Reproductive screening also introduces difficult decisions related to using IVF and termination of pregnancy. Ethical positions vary across religious and cultural groups, and must be respected.
Making screening routine may also risk pressuring some people towards irreversible medical interventions, such as surgery or termination of pregnancy.
As a society, we must carefully consider these ethical issues. A recently-launched nationwide study will offer reproductive carrier-screening to 10,000 Australian couples to see if they are carriers of inheritable conditions. This will be crucial for building public awareness and examining these ethical concerns.

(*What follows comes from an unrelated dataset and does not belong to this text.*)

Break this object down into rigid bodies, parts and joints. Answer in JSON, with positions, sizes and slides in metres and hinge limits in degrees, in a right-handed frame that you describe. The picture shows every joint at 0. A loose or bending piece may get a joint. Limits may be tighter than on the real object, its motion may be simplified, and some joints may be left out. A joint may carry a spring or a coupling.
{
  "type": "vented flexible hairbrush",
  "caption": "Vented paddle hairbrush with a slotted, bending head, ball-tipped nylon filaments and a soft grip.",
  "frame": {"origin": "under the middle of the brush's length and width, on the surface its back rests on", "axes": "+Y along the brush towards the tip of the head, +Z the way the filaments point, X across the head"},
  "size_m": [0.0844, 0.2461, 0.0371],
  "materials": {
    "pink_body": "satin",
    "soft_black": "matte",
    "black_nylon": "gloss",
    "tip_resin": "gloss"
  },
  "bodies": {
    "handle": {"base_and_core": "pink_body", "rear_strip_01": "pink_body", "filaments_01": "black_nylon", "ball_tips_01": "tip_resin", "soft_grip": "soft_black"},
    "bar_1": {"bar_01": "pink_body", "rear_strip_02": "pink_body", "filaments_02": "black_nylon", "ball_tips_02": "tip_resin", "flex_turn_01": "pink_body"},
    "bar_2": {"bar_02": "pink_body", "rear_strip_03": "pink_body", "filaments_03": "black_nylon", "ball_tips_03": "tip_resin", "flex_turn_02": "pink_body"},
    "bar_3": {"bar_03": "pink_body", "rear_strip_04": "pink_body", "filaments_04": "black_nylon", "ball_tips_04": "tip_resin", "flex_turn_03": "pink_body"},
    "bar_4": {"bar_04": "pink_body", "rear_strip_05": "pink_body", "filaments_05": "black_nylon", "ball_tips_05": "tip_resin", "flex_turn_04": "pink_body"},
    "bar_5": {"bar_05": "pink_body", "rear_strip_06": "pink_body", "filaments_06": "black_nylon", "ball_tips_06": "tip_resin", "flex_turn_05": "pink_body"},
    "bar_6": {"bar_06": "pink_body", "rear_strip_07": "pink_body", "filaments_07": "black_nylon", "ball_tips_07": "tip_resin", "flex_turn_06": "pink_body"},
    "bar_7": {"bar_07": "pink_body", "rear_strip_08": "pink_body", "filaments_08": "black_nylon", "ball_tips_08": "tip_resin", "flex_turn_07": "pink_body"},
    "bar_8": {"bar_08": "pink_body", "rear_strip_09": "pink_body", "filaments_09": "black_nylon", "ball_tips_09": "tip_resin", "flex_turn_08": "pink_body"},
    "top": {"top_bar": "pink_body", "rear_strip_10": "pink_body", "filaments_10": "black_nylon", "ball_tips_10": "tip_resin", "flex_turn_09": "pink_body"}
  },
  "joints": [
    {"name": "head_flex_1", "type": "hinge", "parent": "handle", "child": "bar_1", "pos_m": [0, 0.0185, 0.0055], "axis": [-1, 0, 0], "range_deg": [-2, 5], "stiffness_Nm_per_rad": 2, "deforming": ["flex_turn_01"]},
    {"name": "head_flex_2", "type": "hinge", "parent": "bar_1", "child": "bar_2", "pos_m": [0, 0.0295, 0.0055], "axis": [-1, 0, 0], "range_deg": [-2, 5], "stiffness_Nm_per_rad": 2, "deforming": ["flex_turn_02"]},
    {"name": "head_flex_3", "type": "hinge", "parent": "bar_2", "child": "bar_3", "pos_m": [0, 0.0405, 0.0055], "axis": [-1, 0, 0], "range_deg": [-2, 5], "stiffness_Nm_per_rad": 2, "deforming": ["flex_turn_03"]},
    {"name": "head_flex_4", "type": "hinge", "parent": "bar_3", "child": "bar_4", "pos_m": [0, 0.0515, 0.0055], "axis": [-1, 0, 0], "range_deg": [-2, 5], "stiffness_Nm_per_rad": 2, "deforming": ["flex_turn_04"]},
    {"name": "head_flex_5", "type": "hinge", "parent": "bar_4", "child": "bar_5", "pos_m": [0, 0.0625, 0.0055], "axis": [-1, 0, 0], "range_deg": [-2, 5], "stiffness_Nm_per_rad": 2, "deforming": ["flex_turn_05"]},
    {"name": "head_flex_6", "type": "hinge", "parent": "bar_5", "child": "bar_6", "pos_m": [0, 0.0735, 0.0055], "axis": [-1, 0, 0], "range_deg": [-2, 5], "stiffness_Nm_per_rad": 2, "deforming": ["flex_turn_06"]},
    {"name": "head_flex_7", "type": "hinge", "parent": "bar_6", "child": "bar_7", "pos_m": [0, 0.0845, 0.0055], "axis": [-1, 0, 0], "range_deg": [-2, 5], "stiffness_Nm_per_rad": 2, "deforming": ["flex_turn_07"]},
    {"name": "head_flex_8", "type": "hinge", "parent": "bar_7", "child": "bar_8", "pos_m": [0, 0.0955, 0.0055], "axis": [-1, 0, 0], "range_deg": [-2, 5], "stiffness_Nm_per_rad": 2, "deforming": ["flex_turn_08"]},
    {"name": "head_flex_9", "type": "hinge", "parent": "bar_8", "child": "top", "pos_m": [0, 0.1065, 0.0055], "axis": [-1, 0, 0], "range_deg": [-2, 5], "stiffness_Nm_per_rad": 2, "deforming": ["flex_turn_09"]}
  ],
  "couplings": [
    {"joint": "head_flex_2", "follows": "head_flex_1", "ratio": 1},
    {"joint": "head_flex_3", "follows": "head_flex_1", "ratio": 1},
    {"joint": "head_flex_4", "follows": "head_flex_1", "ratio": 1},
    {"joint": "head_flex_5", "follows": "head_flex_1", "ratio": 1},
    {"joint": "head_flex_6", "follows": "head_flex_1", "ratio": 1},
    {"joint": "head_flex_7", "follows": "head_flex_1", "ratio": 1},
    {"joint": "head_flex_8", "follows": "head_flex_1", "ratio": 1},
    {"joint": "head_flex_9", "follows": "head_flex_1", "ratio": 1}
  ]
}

As the cost of DNA testing falls, publicly-funded population DNA screening is becoming realistic. Genetic testing for risk of breast and ovarian cancer is already reimbursed on the Medicare Benefits Schedule in Australia for individuals at high risk, and more tests will likley be added in coming years.
If widespread testing is not provided by the health-care system, consumers will likely turn to cheap internet-based alternatives, which don’t necessarily follow Australian standards for scientific validity or quality.
Population DNA testing through the health-care system would ensure higher standards of quality control. It would also facilitate equity-of-access to testing that is required to maximise population health benefits.
The federal government has already published guidance on population screening. But before Australia can launch a universal DNA screening program, we need more public education, regulatory protection, and increased funding to expand genetic health services.